Das Gesetz, die Gebote bringen uns die Erkenntnis der Sünde, doch wir kommen aufgrund unserer Motivation nicht heraus aus dem Kreislauf der Sünde. Wir bedürfen der Rettung durch Christus Jesus, der unsere Herzenseinstellung verändern kann. Dazu bedarf es aber der Demut des Zöllners aus dem obigen Gleichnis: Der Zöllner gibt seine Schuld unumwunden zu, und es ist kein Lippen-, sondern wirkliches Herzensbekenntnis, denn er weiß um sein Versagen. Deshalb ist er bereit, sich verändern zu lassen und geht aus diesem Grund gerechtfertigt nach Hause.

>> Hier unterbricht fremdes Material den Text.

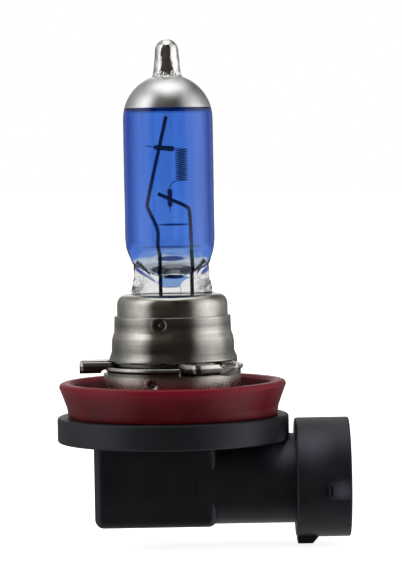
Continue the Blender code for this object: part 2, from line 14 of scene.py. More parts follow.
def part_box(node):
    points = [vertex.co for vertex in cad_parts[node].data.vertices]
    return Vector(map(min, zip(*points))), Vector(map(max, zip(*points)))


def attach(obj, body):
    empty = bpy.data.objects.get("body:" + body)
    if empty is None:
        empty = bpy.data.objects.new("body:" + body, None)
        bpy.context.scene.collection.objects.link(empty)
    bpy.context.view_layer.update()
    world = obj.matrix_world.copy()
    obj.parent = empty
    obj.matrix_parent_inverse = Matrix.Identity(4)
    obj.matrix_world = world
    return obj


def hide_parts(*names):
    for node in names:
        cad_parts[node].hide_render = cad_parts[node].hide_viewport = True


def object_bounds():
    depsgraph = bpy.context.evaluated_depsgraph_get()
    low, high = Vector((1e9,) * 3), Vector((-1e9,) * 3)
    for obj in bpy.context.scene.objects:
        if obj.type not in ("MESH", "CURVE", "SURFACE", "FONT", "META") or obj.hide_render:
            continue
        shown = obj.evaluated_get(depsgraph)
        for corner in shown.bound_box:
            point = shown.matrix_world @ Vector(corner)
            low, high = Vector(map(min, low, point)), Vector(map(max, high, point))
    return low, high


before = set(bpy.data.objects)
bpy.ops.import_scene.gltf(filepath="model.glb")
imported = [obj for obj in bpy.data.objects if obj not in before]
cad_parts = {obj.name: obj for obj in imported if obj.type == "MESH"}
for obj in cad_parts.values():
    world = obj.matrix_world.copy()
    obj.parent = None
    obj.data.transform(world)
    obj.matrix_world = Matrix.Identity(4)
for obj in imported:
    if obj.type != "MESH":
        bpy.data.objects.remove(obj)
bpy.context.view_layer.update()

MM = 0.001
FIT_GAP = 0.05  # mm, between two pieces that touch
SIDES = 192  # sides of the large turned pieces


def node_box(name):
    """The lowest and highest corner of a CAD node, in millimetres."""
    low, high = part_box(name)
    return low / MM, high / MM


# Driving dimensions, in millimetres, read from the frame
GLASS_LOW, GLASS_HIGH = node_box("glass_envelope")
COAT_LOW, COAT_HIGH = node_box("silver_top_coat")
CUP_LOW, CUP_HIGH = node_box("burner_cup")
SLEEVE_LOW, SLEEVE_HIGH = node_box("adjusting_sleeve")
COLLAR_LOW, COLLAR_HIGH = node_box("cap_collar")
SEAL_LOW, SEAL_HIGH = node_box("sealing_ring")
TAB_REACH = -node_box("bayonet_ring")[0].x  # the left tab points along -X
BASE_HIGH = node_box("base_housing")[1]

GLASS_R = GLASS_HIGH.x
GLASS_WALL = 1.0
COAT_THICKNESS = 0.12
COAT_INSET = 0.18  # from the coat's outside to the glass under it
DOME_CENTRE_Z = COAT_LOW.z - 1.5
HOLDER_X = (CUP_LOW.x + CUP_HIGH.x) / 2  # the cup, its sleeve and the pinch share this axis

SHEET = 0.32  # thickness of the steel
CUP_R = (CUP_HIGH.x - CUP_LOW.x) / 2
SLEEVE_FOOT_R = (SLEEVE_HIGH.x - SLEEVE_LOW.x) / 2
SLEEVE_UPPER_R, SLEEVE_LOWER_R = SLEEVE_FOOT_R - 0.75, SLEEVE_FOOT_R - 0.4
COLLAR_RIM_R = (COLLAR_HIGH.x - COLLAR_LOW.x) / 2
COLLAR_WALL_R = COLLAR_RIM_R - 0.3
COLLAR_TOP_Z = 0.45  # the collar's rim rises round the ring
RING_R, RING_BORE_R = 8.1, 5.5
RING_FOOT_Z, RING_TOP_Z = 0.12, 0.93
TAB_ANGLES = (180.0, 60.0, -60.0)
TAB_HALF_WIDTH, TAB_THICKNESS = 3.5, 1.05
BEAD_CENTRE, BEAD_R, BEAD_DEPTH = 1.4, 1.25, 0.5  # the bead pressed down into each tab

CONNECTOR_Z = -15.0
BARREL_R, BARREL_BORE_R, BARREL_START_X = 8.0, 6.7, 16.2
NECK_HALF_Y, NECK_HALF_Z = 6.85, 5.95
BODY_LOW, BODY_HIGH = (-10.5, -6.7, -20.8), (5.7, 6.7, -9.0)
LID_LEDGE = 1.9  # from the body's outside to the recess for its lid
HOLLOW_LOW, HOLLOW_HIGH = (-7.9, -4.1, BODY_LOW[2] + 0.5), (3.1, 4.1, -11.2)
LEAD_HOLE_R = 4.6
BLADE_Y = {"a": -2.5, "b": 2.5}


# Mesh helpers


def finish_piece(name, bm, material, nodes, crease=32):
    """Turn a bmesh in millimetres into a piece that rides on the bulb and stands for CAD nodes."""
    bmesh.ops.recalc_face_normals(bm, faces=bm.faces)
    piece = plain_object(name, bm, crease)
    set_material(piece, material)
    hand_over(piece, nodes)
    return piece


def hand_over(piece, nodes):
    """Put a piece on the root body and hide the CAD nodes that it stands for."""
    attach(piece, "root")
    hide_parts(*nodes)


def set_material(piece, material):
    """Make a material the only one on a piece."""
    piece.data.materials.clear()
    piece.data.materials.append(material)


def plain_object(name, bm, crease=32):
    """Turn a bmesh in millimetres into an object in metres."""
    bmesh.ops.scale(bm, vec=(MM, MM, MM), verts=bm.verts)
    mesh = bpy.data.meshes.new(name)
    bm.to_mesh(mesh)
    bm.free()
    smooth_by_angle(mesh, crease)
    return link(bpy.data.objects.new(name, mesh))


def smooth_by_angle(mesh, degrees):
    mesh.shade_smooth()
    mesh.set_sharp_from_angle(angle=math.radians(degrees))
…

Bitten auch wir wirklich und ernsthaft um Vergebung unserer Schuld oder ist auch dies bei uns Lippenbekenntnis, weil es sich so gehört? Man kann auch durch bewusst zur Schau getragene Bescheidenheit prahlen. Wenn wir um Vergebung bitten, dann brauchen wir die Herzenshaltung des Zöllners, der sich nicht nur seiner Schuld bewusst ist, sondern auch weiß, dass er Vergebung und Rettung braucht, die nur von Gott kommen kann. Deshalb bitten wir auch im Vater unser um Vergebung unserer Schuld. Und es tut uns gut, wenn wir spüren, dass uns unsere Sündenlast vergeben ist, dass wir rein gewaschen worden sind. Deshalb sind die beiden nachfolgenden Bibelstellen so wichtig:
Und führe uns nicht in Versuchung, sondern erlöse uns von dem Übel. Denn dein ist das Reich und die Kraft und die Herrlichkeit in Ewigkeit. Amen.

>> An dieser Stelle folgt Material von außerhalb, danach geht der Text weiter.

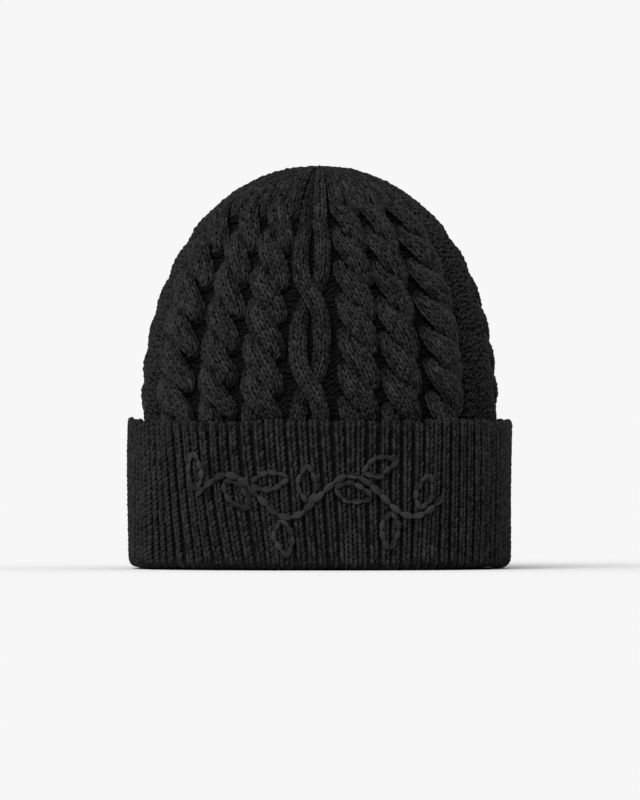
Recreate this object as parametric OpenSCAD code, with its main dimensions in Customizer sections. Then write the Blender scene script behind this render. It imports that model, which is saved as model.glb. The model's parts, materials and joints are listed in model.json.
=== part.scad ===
// Cabled knit beanie with a turned-up ribbed cuff, open and standing on its folded edge.
// The front faces -Y and the origin is the middle of the head opening, level with the folded edge.

/* [Hat] */
// Width across the turned-up cuff, from side to side
hat_width = 190; // [180:1:205]
// Depth across the turned-up cuff, from front to back
hat_depth = 220; // [210:1:235]
// Height of the crown's ground fabric above the folded edge
crown_height = 195.5; // [185:0.5:215]
// Squareness of the oval section, where 2 is a plain ellipse
squareness = 2.4; // [2:0.1:2.6]
// Fullness of the crown's shoulders, where 2 is a plain half ellipse
crown_fullness = 2.2; // [2:0.05:2.4]

/* [Cuff] */
// Height of the turned-up cuff
cuff_height = 74; // [60:1:80]
// Thickness of the turned-up layer
turned_layer = 4.5; // [4:0.1:5]
// Thickness of the layer against the head
inner_layer = 5.4; // [4.5:0.1:6]
// Gap between the two layers
layer_gap = 0.6; // [0.4:0.1:1]
// Height of the folded bottom edge
fold_height = 6; // [4:0.5:8]
// Height of the cast-on edge along the top of the turned-up layer
top_edge = 3; // [2:0.5:4]
// Number of ribs around the cuff
rib_count = 114; // [80:1:130]
// Depth of the valleys between the ribs
rib_depth = 1.2; // [0.6:0.1:1.8]

/* [Cables] */
// Half the width of one cable strand
strand_half_width = 4.6; // [3.5:0.1:4.8]
// Half the thickness of one cable strand
strand_half_thickness = 1.3; // [1:0.1:1.6]
// Crossings of a cable between the cuff and the point where its strands run straight
crossings = 6; // [4:1:7]
// Height of a cable's middle above the ground fabric
cable_height = 3.3; // [3.2:0.1:3.6]

/* [Label] */
// Width of the care label
label_width = 22; // [16:1:26]
// Length of the care label from its thread
label_length = 32; // [24:1:36]
// Height of the thread that the label hangs from
label_z = 108; // [100:1:112]
// Radius of the thread
thread_r = 0.6; // [0.5:0.05:0.8]

/* [Hidden] */

wool = [0.05, 0.05, 0.055];
wool_light = [0.09, 0.09, 0.1];
ribbon = [0.12, 0.12, 0.13];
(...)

Matthäus 6, 13 (Luther 1912)
|
Eine Unterweisung Davids. Wohl dem, dem die Übertretungen vergeben sind, dem die Sünde bedeckt ist! Wohl dem Menschen, dem der HERR die Missetat nicht zurechnet, in des Geist kein Falsch ist!

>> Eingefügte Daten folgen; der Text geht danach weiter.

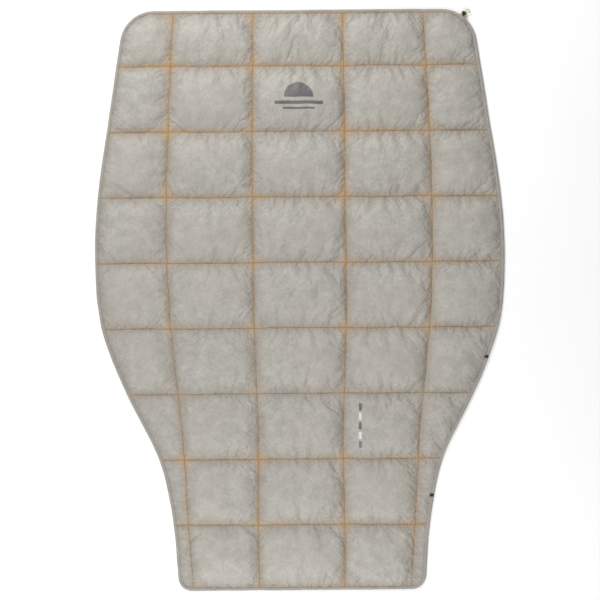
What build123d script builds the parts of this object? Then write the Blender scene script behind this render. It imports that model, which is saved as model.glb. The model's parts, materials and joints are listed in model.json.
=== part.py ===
from build123d import *
import math
import os

# A sewn-through down quilt lying flat: X is its width, +Y points to the head end and Z is up.
# The origin is on the resting plane, at the middle of the quilt.

# Plan of the quilt, in millimetres -------------------------------------------------------
LENGTH = 1900.0
ROWS = 9
ROW_PITCH = 214.625  # every row but the last one, which takes what is left at the head
HALF_LENGTH = LENGTH / 2
ROW_LINES = [-HALF_LENGTH + ROW_PITCH * k for k in range(ROWS)] + [HALF_LENGTH]

# half-widths at the row lines, from the foot to the head
EDGE = [403, 419, 464, 568, 649, 670, 660, 629, 596, 568]
OUTER_SEAM = [354, 372, 383, 401, 424, 434, 436, 429, 419, 406]
INNER_SEAM = [138, 142, 139, 143, 151, 152, 152, 152, 149, 147]
HEAD_CORNER_RADIUS = 115.0
FOOT_CORNER_RADIUS = 48.0

# Cloth, stitching and filling ------------------------------------------------------------
CLOTH = 0.6  # thickness of each fabric layer
LAYER_GAP = 0.3  # between the lining and the shell
SEAM_GAP = 0.25  # each side of a lengthwise seam, where one panel ends and the next begins
LOFT = 36.0  # height of a full chamber above the lining
FULL_LOFT_WIDTH = 170.0  # narrower chambers rise in proportion
SEAM_MARGIN = 6.0  # from a seam to the foot of a chamber's dome
SHOULDER = (0.13, 0.68)  # inset as a part of the chamber's width, height as a part of its loft
CROWN = (0.33, 1.0)
DOWN_CLEARANCE = 0.4  # between the filling and the cloth around it
NARROW_PLACE = 60.0  # a chamber's width is taken at its middle and this far from its lower seam

# Places along a chamber's side where its outline has a point, as parts of the chamber's length:
# more of them where the side turns round a corner of the quilt
STRAIGHT_SIDE = [0.0, 0.5, 1.0]
FOOT_CORNER_SIDE = [0.04, 0.15, 0.5, 1.0]
HEAD_CORNER_SIDE = [0.0, 0.4, 0.7, 0.9, 1.0]

# Hem and stitching
HEM_WIDTH = 12.0
HEM_HEIGHT = 5.0
HEM_WALL = 0.8
EDGE_STITCH_INSET = 15.0
THREAD_WIDTH = 1.0
THREAD_HEIGHT = 0.5
THREAD_GAP = 0.1  # between the shell and the thread on it
THREAD_END = 5.0  # a cross seam's thread stops this far from the lengthwise seams
LENGTHWISE_STITCH_OFFSET = 3.0

SHELL_BASE = CLOTH + LAYER_GAP
SHELL_TOP = SHELL_BASE + CLOTH
THREAD_BASE = SHELL_TOP + THREAD_GAP

# Drawcord and cord lock ------------------------------------------------------------------
CORD_RADIUS = 1.25
CORD_HEIGHT = 2.6
CORD_INSET = HEM_WIDTH / 2
CORD_EXIT_ANGLES = (58.0, 43.0)  # around the head corner, one each side of the lock
CORD_SEWN_ANGLE = 22.0  # where the short end is sewn into the side hem
CORD_TURN_OUT = 8.0  # the cord leaves the hem's line this far before its exit, in degrees
CORD_TURN_IN = 9.0  # and comes back to it this far after its second exit
CORD_EXIT_RISE = 0.3  # of the second run where it goes back into the hem
CORD_HOLE_CLEARANCE = 0.3  # around the cord where it leaves the hem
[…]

Psalm 32, 1-2 (Luther 1912)
|
Wer eigene Schuld vergeben bekommen hat, der kann auch seinen Schuldigern vergeben. Auch hier verlieren sich Lasten, auch dadurch heilen Wunden der Vergangenheit. Vergebung zu erfahren und Vergebung zu geben, gehören untrennbar zusammen und führen zur Gesundung zwischenmenschlicher Beziehungen und der eigenen Psyche.